Excerpt from a dataset:
:::::
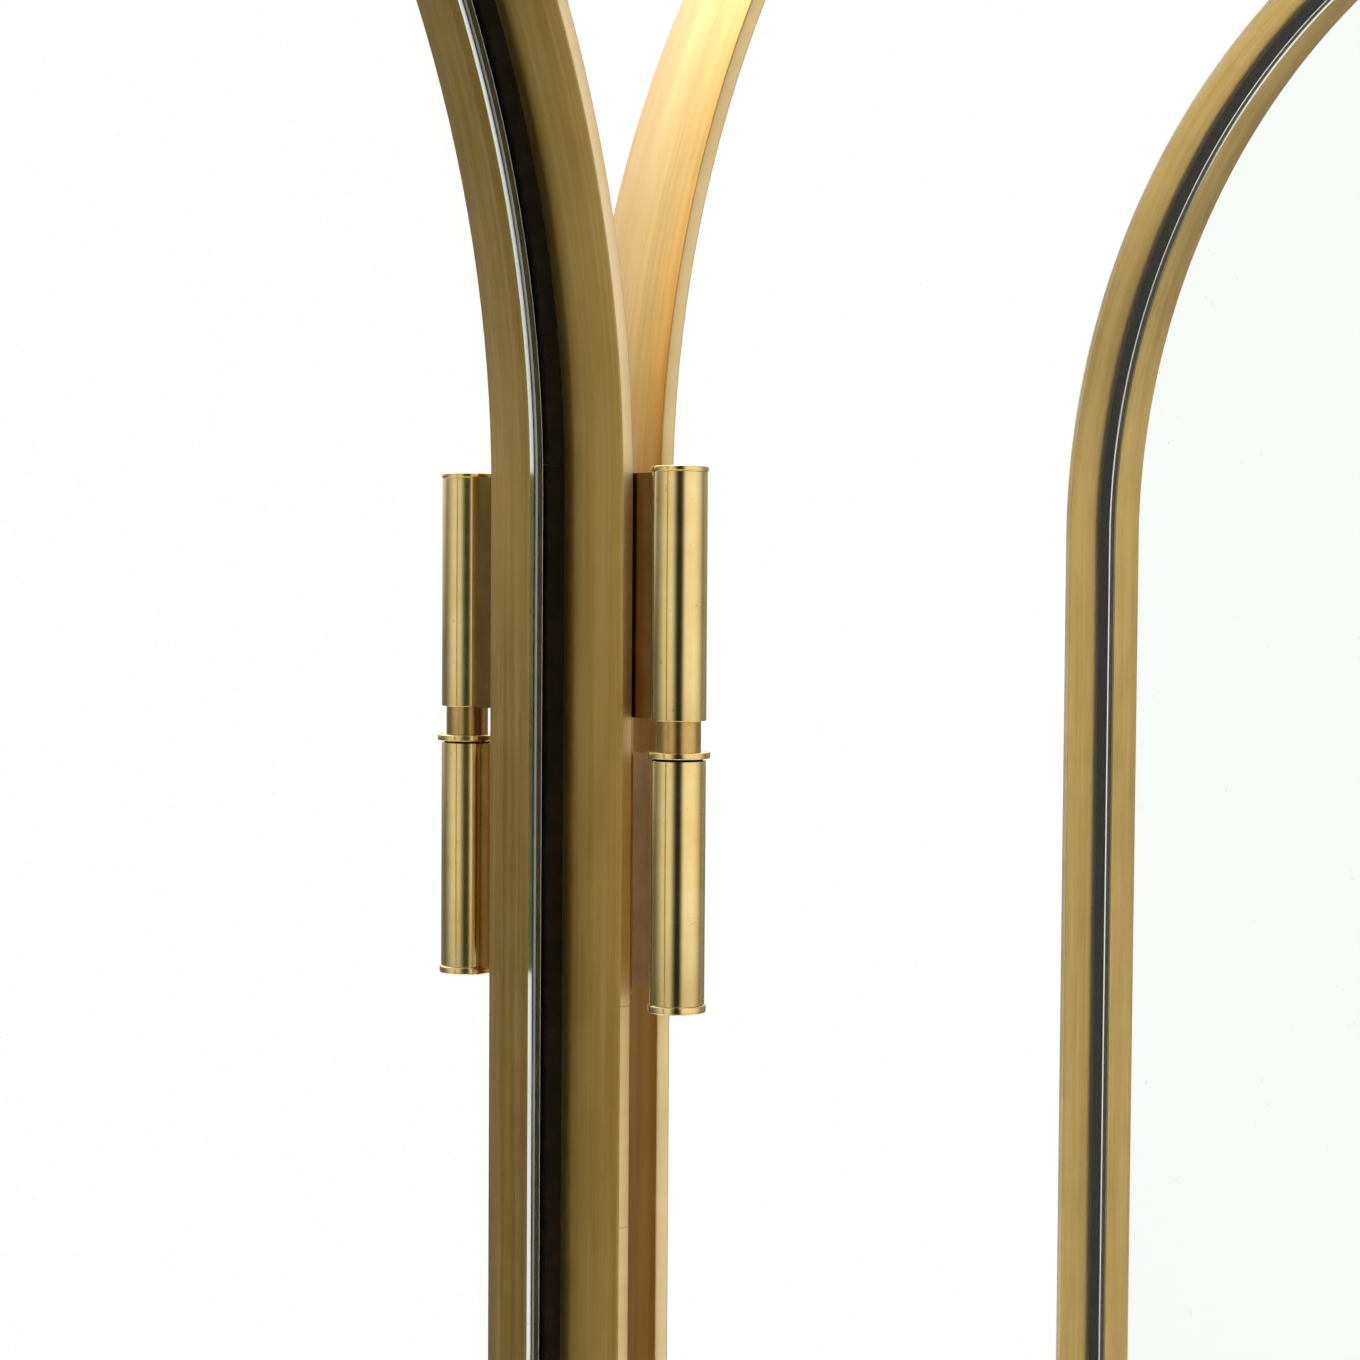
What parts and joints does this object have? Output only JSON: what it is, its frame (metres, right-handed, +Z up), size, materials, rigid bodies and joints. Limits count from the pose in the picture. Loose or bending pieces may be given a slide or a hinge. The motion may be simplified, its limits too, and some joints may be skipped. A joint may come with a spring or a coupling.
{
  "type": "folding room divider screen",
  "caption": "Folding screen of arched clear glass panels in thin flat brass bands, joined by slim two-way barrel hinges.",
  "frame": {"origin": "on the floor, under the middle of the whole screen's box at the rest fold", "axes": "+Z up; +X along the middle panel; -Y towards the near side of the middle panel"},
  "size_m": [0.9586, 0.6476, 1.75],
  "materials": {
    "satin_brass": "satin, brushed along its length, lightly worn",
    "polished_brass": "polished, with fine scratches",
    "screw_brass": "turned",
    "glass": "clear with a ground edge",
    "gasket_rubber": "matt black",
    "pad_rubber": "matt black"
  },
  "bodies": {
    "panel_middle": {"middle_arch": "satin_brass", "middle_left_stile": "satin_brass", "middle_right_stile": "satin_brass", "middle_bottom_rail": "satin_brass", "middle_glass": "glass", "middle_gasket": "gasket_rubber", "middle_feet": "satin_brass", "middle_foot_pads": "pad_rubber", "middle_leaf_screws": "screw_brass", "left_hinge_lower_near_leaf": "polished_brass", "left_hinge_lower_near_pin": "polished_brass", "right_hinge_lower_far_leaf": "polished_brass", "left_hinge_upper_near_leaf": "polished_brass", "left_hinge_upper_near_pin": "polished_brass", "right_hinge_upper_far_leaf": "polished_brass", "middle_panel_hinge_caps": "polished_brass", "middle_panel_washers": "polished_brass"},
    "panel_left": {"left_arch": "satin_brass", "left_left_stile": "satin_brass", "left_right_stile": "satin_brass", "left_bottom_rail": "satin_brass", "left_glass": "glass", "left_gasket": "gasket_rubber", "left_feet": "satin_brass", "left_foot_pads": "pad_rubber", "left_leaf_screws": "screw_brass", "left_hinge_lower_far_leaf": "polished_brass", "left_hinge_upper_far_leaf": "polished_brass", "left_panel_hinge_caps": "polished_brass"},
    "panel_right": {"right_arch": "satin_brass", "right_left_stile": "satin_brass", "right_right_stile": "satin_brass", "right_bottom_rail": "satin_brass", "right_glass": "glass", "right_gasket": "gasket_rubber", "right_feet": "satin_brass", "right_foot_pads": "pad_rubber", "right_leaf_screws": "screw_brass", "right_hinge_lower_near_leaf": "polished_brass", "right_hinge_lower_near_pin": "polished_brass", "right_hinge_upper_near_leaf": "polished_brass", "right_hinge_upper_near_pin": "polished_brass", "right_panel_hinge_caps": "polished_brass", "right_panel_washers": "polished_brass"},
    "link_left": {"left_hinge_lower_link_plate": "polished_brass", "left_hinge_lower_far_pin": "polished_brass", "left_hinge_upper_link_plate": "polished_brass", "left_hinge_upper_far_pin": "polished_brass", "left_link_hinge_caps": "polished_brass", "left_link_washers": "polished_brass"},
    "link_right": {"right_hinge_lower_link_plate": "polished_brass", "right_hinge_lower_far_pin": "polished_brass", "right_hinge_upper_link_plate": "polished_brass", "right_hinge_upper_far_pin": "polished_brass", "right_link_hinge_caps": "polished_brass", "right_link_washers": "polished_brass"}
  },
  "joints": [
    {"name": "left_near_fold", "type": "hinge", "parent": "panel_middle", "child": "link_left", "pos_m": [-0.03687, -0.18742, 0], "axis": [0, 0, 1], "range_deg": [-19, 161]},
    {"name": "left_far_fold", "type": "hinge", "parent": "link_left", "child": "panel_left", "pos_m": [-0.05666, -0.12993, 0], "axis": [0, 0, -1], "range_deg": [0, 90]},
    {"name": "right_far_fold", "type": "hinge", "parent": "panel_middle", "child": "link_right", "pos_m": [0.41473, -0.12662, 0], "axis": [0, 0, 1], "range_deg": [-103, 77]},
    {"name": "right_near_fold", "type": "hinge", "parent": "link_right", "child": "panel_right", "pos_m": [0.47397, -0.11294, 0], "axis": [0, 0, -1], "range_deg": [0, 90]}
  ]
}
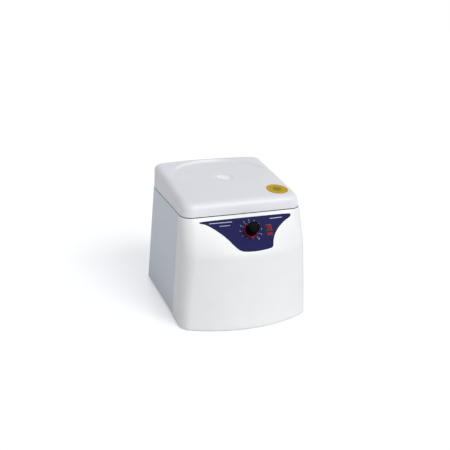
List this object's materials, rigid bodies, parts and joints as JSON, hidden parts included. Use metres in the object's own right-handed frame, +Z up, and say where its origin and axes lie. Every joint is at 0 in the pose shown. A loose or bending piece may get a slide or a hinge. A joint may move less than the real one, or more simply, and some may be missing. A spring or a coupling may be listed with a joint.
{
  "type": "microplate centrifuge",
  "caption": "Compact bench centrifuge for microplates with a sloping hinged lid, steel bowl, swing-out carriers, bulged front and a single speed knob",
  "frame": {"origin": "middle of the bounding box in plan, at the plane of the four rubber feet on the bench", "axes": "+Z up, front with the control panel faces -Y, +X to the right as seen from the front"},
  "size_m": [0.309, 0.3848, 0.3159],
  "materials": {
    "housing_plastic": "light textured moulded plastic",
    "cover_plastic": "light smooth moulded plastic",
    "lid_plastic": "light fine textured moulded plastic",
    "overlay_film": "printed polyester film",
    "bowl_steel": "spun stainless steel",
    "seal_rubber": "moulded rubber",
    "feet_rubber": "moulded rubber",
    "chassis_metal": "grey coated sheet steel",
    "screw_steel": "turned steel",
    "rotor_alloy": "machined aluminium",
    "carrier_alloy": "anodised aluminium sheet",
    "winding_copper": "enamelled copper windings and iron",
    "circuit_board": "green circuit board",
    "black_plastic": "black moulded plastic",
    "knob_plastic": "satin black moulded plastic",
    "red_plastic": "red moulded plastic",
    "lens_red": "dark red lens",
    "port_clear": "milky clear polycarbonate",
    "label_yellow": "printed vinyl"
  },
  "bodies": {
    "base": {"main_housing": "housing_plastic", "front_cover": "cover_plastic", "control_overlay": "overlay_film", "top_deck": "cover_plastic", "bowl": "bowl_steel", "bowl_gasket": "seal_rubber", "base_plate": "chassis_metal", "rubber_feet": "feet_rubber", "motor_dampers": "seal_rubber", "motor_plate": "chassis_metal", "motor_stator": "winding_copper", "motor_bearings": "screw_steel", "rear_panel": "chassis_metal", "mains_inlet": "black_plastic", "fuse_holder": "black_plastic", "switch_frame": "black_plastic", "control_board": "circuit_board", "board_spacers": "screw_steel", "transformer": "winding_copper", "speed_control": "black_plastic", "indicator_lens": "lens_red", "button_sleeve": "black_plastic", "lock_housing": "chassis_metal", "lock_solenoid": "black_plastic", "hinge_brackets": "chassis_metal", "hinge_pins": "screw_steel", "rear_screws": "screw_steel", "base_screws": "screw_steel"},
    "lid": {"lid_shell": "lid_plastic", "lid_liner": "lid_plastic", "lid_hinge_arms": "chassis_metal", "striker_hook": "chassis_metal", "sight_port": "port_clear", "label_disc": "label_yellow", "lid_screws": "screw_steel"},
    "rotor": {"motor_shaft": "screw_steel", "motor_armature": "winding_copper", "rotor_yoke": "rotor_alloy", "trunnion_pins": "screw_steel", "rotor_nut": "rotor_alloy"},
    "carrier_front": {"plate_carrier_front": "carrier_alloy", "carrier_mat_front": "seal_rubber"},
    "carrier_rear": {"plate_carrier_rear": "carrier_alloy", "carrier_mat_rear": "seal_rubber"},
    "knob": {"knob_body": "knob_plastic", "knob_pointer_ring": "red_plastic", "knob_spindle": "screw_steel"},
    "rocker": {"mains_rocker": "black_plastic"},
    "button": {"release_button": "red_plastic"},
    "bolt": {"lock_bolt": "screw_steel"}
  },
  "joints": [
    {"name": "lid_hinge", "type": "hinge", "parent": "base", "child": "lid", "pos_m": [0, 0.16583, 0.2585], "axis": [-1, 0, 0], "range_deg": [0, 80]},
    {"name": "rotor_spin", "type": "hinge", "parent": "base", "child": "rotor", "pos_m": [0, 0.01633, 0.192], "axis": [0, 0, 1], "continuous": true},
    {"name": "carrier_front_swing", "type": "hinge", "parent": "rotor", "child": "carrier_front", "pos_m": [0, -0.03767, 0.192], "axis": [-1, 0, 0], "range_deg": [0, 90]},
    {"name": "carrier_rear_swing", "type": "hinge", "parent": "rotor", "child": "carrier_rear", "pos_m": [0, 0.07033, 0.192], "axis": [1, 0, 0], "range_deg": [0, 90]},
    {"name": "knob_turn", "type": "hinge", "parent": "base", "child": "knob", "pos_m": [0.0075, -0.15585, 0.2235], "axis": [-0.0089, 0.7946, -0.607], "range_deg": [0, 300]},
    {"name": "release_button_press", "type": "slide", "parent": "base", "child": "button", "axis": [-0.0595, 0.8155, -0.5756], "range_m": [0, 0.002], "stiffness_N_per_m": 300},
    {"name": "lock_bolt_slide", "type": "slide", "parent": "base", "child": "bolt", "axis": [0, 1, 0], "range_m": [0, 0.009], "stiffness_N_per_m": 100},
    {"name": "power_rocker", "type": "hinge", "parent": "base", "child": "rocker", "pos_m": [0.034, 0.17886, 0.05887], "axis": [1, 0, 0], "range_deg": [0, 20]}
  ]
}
:::::
Stated goal –
Check each line above for the word "JSON", and copy the lines where it appears.

Task solution –
What parts and joints does this object have? Output only JSON: what it is, its frame (metres, right-handed, +Z up), size, materials, rigid bodies and joints. Limits count from the pose in the picture. Loose or bending pieces may be given a slide or a hinge. The motion may be simplified, its limits too, and some joints may be skipped. A joint may come with a spring or a coupling.
List this object's materials, rigid bodies, parts and joints as JSON, hidden parts included. Use metres in the object's own right-handed frame, +Z up, and say where its origin and axes lie. Every joint is at 0 in the pose shown. A loose or bending piece may get a slide or a hinge. A joint may move less than the real one, or more simply, and some may be missing. A spring or a coupling may be listed with a joint.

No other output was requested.